In a field of undulating pasture on the northern bank of a stream in Ballygeale, County Limerick, a probable burial mound has been fading from the landscape for well over a century, to the point where the most recent aerial imagery shows nothing at all. The views in every direction are moderate to good, the stream runs nearby, and somewhere underfoot there may be the remains of a structure that once marked a life, or many lives, with deliberate ceremony.

The evidence for what stood here is largely cartographic. The 1897 Ordnance Survey 25-inch map depicts a raised, circular, flat-topped mound of approximately eight metres in diameter, the kind of form associated with prehistoric or early medieval burial practice across Ireland. Burial mounds, sometimes called barrows, were constructed to cover single or multiple interments and were often positioned with attention to the surrounding landscape, which may explain the open sightlines here.
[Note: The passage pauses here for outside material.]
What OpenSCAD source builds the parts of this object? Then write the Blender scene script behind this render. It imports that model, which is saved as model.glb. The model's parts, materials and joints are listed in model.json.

A site inspection carried out in 2000 found only a slight rise in the ground at the location marked on the earlier OS 6-inch map, already a significant diminishment from the cartographic record. By the time Digital Globe orthoimage surveys were conducted between 2011 and 2013, even that subtle irregularity had apparently disappeared from view. The record was compiled by Fiona Rooney and uploaded in July 2020, classifying the site as a possible burial mound, a designation that reflects genuine uncertainty rather than confirmed status.

Access to the field itself would require landowner permission, as it sits in private agricultural pasture. There is nothing to see in the conventional sense, which is precisely what makes the place worth thinking about. If you do visit the general area, the OS 6-inch and 25-inch maps, both available through the historical mapping layers on the Ordnance Survey Ireland website, allow you to triangulate the approximate location relative to the stream. The slight rise noted in 2000 may or may not still be detectable underfoot after wet weather, when differences in soil depth and drainage sometimes bring buried features briefly to the surface. What the site offers is less a visible monument than a lesson in how quickly the physical record of human activity can dissolve back into farmland.